Information shown:
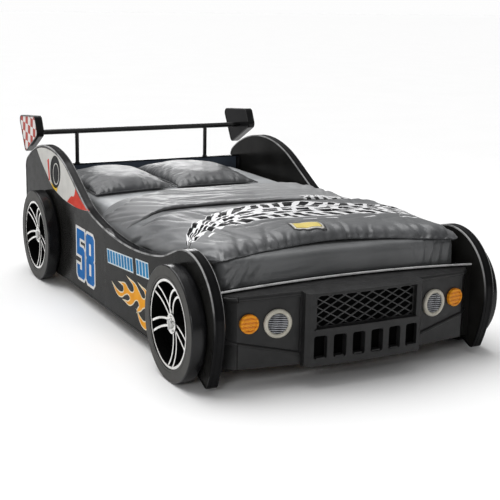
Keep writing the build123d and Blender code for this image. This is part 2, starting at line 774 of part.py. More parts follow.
def make_post_flanges():
    """Round flanges under the wing posts."""
    with BuildPart() as flanges:
        with BuildSketch(Plane.XY.offset(HEADBOARD_TOP)):
            with Locations((-POST_X, from_axle(WING_Y)), (POST_X, from_axle(WING_Y))):
                Circle(11.9)
        extrude(amount=5)
    save(flanges, "post_flanges")


def wing_plate_face(inset):
    """Kite-shaped side view of a wing end plate, with rounded corners, this far inside its edge."""
    corners = [side_point(*corner) for corner in PLATE_CORNERS]
    with BuildSketch() as face:
        with BuildLine():
            Polyline(*corners, close=True)
        make_face()
        fillet(face.vertices(), radius=PLATE_ROUNDING)
        if inset:
            offset(amount=-inset, kind=Kind.ARC)
    return face.sketch


def make_wing_plate(side):
    """End plate of the wing, and the trim round its edge."""
    centre = SIDES[side] * PLATE_CENTRE
    with BuildPart() as plate:
        with BuildSketch(Plane.YZ.offset(centre - PLATE_BOARD / 2)):
            add(wing_plate_face(PLATE_TRIM_DEPTH))
        extrude(amount=PLATE_BOARD)
    save(plate, f"wing_plate_{side}")
    with BuildPart() as trim:
        with BuildSketch(Plane.YZ.offset(centre - PLATE_TRIM_WIDTH / 2)):
            add(wing_plate_face(0))
        extrude(amount=PLATE_TRIM_WIDTH)
        for face_x in (centre - PLATE_TRIM_WIDTH / 2, centre + PLATE_TRIM_WIDTH / 2):
            chamfer(trim.edges().filter_by_position(Axis.X, face_x - 0.1, face_x + 0.1), length=2)
        with BuildSketch(Plane.YZ.offset(centre - PLATE_TRIM_WIDTH / 2)):
            add(wing_plate_face(PLATE_TRIM_DEPTH))
        extrude(amount=PLATE_TRIM_WIDTH, mode=Mode.SUBTRACT)
    save(trim, f"wing_plate_trim_{side}")


make_headboard()
make_wing_bar()
make_post_flanges()
for side_name in SIDES:
    make_corner_strip(side_name)
    make_wing_post(side_name)
    make_wing_plate(side_name)


# ------------------------------------------------------------------- bed base

RAIL_WIDTH = 30.0
RAIL_HEIGHT = 35.0
SLAT = 15.0
SLAT_WIDTH = 70.0
SLAT_COUNT = 14
BEAM_HEIGHT = 60.0
LEG_PLACES = (160.0, 823.0, 1486.0)
BRACKET = 40.0
BRACKET_STEEL = 3.0
FOOT_RADIUS = 32.0
FOOT_HEIGHT = 8.0
LEG_RADIUS = 24.0
BEAM_WIDTH = 44.0
BASE_START = FRONT_BOARD_FACE + CROSS_BOARD
BASE_LENGTH = HEADBOARD_FACE - BASE_START


def make_side_rail(side):
    """Ledger along the inner face of a side panel, under the slats."""
    x = SIDES[side] * (SIDE_INNER - RAIL_WIDTH / 2)
    with BuildPart() as rail:
        with BuildSketch(front_plane(BASE_START)):
            with Locations((x, SLAT_TOP - SLAT - RAIL_HEIGHT / 2)):
                Rectangle(RAIL_WIDTH, RAIL_HEIGHT)
        extrude(amount=-BASE_LENGTH)
    save(rail, f"side_rail_{side}")


def make_centre_beam():
    """Beam under the middle of the slats."""
    with BuildPart() as beam:
        with BuildSketch(front_plane(BASE_START)):
            with Locations((0, SLAT_TOP - SLAT - BEAM_HEIGHT / 2)):
                Rectangle(BEAM_WIDTH, BEAM_HEIGHT)
        extrude(amount=-BASE_LENGTH)
    save(beam, "centre_beam")


def make_centre_legs():
    """Three round legs under the centre beam, each on a wider foot."""
    places = [(0, from_axle(distance)) for distance in LEG_PLACES]
    with BuildPart() as legs:
        with BuildSketch(Plane.XY):
            with Locations(*places):
                Circle(FOOT_RADIUS)
        extrude(amount=FOOT_HEIGHT)
        with BuildSketch(Plane.XY.offset(FOOT_HEIGHT)):
            with Locations(*places):
                Circle(LEG_RADIUS)
        extrude(amount=SLAT_TOP - SLAT - BEAM_HEIGHT - FOOT_HEIGHT)
    save(legs, "centre_legs")


def make_slats():
    """Sprung slats across the rails and the beam."""
    pitch = (BASE_LENGTH - 110) / (SLAT_COUNT - 1)
    with BuildPart() as slats:
        with BuildSketch(Plane.XY.offset(SLAT_TOP - SLAT)):
            with Locations((0, from_axle(BASE_START + BASE_LENGTH / 2))):
                with GridLocations(1, pitch, 1, SLAT_COUNT):
                    RectangleRounded(2 * SIDE_INNER - 12, SLAT_WIDTH, radius=6)
        extrude(amount=SLAT)
    save(slats, "slats")


def make_corner_brackets():
    """Steel angles that join the cross boards to the side boards."""
    with BuildPart() as brackets:
        with BuildSketch(Plane.XY.offset(90)):
            for sign in SIDES.values():
                for corner, inward in ((BASE_START, 1), (HEADBOARD_FACE, -1)):
                    corner_x = sign * SIDE_INNER
                    corner_y = from_axle(corner)
                    with Locations((corner_x - sign * BRACKET / 2, corner_y + inward * BRACKET_STEEL / 2)):
                        Rectangle(BRACKET, BRACKET_STEEL)
                    with Locations((corner_x - sign * BRACKET_STEEL / 2, corner_y + inward * BRACKET / 2)):
                        Rectangle(BRACKET_STEEL, BRACKET)
        extrude(amount=100)
    save(brackets, "corner_brackets")


for side_name in SIDES:
    make_side_rail(side_name)
make_centre_beam()
make_centre_legs()
make_slats()
make_corner_brackets()


# -------------------------------------------------------------------- bedding

MATTRESS_FOOT = -128.0
MATTRESS_TOP = SLAT_TOP + MATTRESS_HEIGHT
DUVET_LIFT = 0.5
DUVET_FOOT = -152.0
DUVET_SIDE_START = -134.0  # the hanging sides begin behind the front board
DUVET_HEAD = 980.0
DUVET_FOLD = 620.0
DUVET_HALF = 529.0
DUVET_TOP = 480.0
DUVET_HEM = 335.0
DUVET_SHOULDER = 38.0
DUVET_ROLL = 14.0  # the turned-down part stands this much higher
PILLOW_WIDTH = 416.0  # a children's pillow of about 40 x 60 cm
PILLOW_DEPTH = 590.0
PILLOW_HEIGHT = 66.0
PILLOW_GAP = 1.0
PILLOW_SEAM_X = -70.0  # the pillows lie side by side, a little left of the bed's middle
PILLOW_Y = 1475.0  # middle of the pillows, behind the front axle


def make_mattress():
    """Mattress in its fitted sheet."""
    with BuildPart() as mattress:
        with BuildSketch(Plane.XY.offset(SLAT_TOP)):
            with Locations((0, from_axle(MATTRESS_FOOT + MATTRESS_LENGTH / 2))):
                RectangleRounded(MATTRESS_WIDTH, MATTRESS_LENGTH, radius=45)
        extrude(amount=MATTRESS_HEIGHT)
    save(mattress, "mattress")


def make_duvet():
    """Duvet over the foot half of the mattress, hanging down both sides and turned down at its head end."""
    length = DUVET_HEAD - DUVET_FOOT
    under = MATTRESS_TOP + DUVET_LIFT
    with BuildPart() as duvet:
        with BuildSketch(front_plane(DUVET_FOOT)) as section:
            with Locations((0, (DUVET_HEM + DUVET_TOP) / 2)):
                Rectangle(2 * DUVET_HALF, DUVET_TOP - DUVET_HEM)
            fillet(section.vertices().group_by(Axis.Y)[-1], radius=DUVET_SHOULDER)
            with Locations((0, (DUVET_HEM + under) / 2 - 20)):
                Rectangle(MATTRESS_WIDTH + 2, under - DUVET_HEM + 40, mode=Mode.SUBTRACT)
        extrude(amount=-length)
        with BuildSketch(front_plane(DUVET_FOOT)):
            with Locations((0, (DUVET_HEM + under) / 2 - 20)):
                Rectangle(2 * DUVET_HALF, under - DUVET_HEM + 12, mode=Mode.ADD)
        extrude(amount=-(DUVET_SIDE_START - DUVET_FOOT), mode=Mode.SUBTRACT)
        with BuildSketch(Plane.XY.offset(DUVET_TOP)):
            with Locations((0, from_axle((DUVET_HEAD + DUVET_FOLD) / 2))):
                RectangleRounded(MATTRESS_WIDTH - 20, DUVET_HEAD - DUVET_FOLD, radius=20)
        extrude(amount=DUVET_ROLL)
    save(duvet, "duvet")


def make_pillow(side):
    """Flat pillow with rounded edges."""
    middle = PILLOW_SEAM_X + SIDES[side] * (PILLOW_WIDTH + PILLOW_GAP) / 2
    with BuildPart() as pillow:
        with BuildSketch(Plane.XY.offset(MATTRESS_TOP + DUVET_LIFT)):
            with Locations((middle, from_axle(PILLOW_Y))):
                RectangleRounded(PILLOW_WIDTH, PILLOW_DEPTH, radius=50)
        extrude(amount=PILLOW_HEIGHT)
        fillet(pillow.faces().sort_by(Axis.Z)[-1].edges(), radius=30)
    save(pillow, f"pillow_{side}")


make_mattress()
make_duvet()
for side_name in SIDES:
    make_pillow(side_name)
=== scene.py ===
"""Looks of the children's race-car bed: materials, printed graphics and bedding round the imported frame."""

import math
import random

import bmesh
import bpy
import numpy as np
from mathutils import Matrix, Vector, noise
from mathutils.bvhtree import BVHTree


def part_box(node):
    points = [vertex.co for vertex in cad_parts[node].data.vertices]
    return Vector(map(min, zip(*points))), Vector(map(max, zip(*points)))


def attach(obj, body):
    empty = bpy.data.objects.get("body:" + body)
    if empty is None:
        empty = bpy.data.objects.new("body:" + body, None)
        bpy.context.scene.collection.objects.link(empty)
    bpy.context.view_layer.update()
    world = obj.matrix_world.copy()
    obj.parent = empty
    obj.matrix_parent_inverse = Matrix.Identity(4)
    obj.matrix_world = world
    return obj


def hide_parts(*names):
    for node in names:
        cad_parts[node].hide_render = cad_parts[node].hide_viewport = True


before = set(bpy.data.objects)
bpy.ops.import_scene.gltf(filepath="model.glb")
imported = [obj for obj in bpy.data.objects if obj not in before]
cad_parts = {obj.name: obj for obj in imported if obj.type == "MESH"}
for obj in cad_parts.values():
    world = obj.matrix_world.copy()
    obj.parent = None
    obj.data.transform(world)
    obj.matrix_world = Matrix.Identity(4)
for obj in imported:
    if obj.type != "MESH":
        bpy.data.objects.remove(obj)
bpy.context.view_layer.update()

scene = bpy.context.scene
MM = 0.001
SIDES = {"left": -1, "right": 1}

# ------------------------------------------------------------ places, all taken from the frame

TYRE_LOW, TYRE_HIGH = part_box("tyre_left_front")
AXLE_Y = (TYRE_LOW.y + TYRE_HIGH.y) / 2  # distances along the bed are counted from the front axle
BOARD_LOW, BOARD_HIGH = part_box("side_board_left_front")
SIDE_FACE = -BOARD_LOW.x  # outer face of a side board, from the middle of the bed
MATTRESS_LOW, MATTRESS_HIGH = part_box("mattress")
UNDER = MATTRESS_HIGH.z + 0.001  # whatever lies on the mattress starts here
DUVET_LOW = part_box("duvet")[0]
TRIM_LOW, TRIM_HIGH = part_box("edge_trim_right_front")
TRIM_INNER, TRIM_OUTER = TRIM_LOW.x, TRIM_HIGH.x  # nothing soft reaches past the panels' inner faces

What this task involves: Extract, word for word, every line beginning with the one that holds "middle = PILLOW_SEAM_X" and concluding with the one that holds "obj.data.transform(world)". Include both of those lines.

Solved exercise:
    middle = PILLOW_SEAM_X + SIDES[side] * (PILLOW_WIDTH + PILLOW_GAP) / 2
    with BuildPart() as pillow:
        with BuildSketch(Plane.XY.offset(MATTRESS_TOP + DUVET_LIFT)):
            with Locations((middle, from_axle(PILLOW_Y))):
                RectangleRounded(PILLOW_WIDTH, PILLOW_DEPTH, radius=50)
        extrude(amount=PILLOW_HEIGHT)
        fillet(pillow.faces().sort_by(Axis.Z)[-1].edges(), radius=30)
    save(pillow, f"pillow_{side}")


make_mattress()
make_duvet()
for side_name in SIDES:
    make_pillow(side_name)
=== scene.py ===
"""Looks of the children's race-car bed: materials, printed graphics and bedding round the imported frame."""

import math
import random

import bmesh
import bpy
import numpy as np
from mathutils import Matrix, Vector, noise
from mathutils.bvhtree import BVHTree


def part_box(node):
    points = [vertex.co for vertex in cad_parts[node].data.vertices]
    return Vector(map(min, zip(*points))), Vector(map(max, zip(*points)))


def attach(obj, body):
    empty = bpy.data.objects.get("body:" + body)
    if empty is None:
        empty = bpy.data.objects.new("body:" + body, None)
        bpy.context.scene.collection.objects.link(empty)
    bpy.context.view_layer.update()
    world = obj.matrix_world.copy()
    obj.parent = empty
    obj.matrix_parent_inverse = Matrix.Identity(4)
    obj.matrix_world = world
    return obj


def hide_parts(*names):
    for node in names:
        cad_parts[node].hide_render = cad_parts[node].hide_viewport = True


before = set(bpy.data.objects)
bpy.ops.import_scene.gltf(filepath="model.glb")
imported = [obj for obj in bpy.data.objects if obj not in before]
cad_parts = {obj.name: obj for obj in imported if obj.type == "MESH"}
for obj in cad_parts.values():
    world = obj.matrix_world.copy()
    obj.parent = None
    obj.data.transform(world)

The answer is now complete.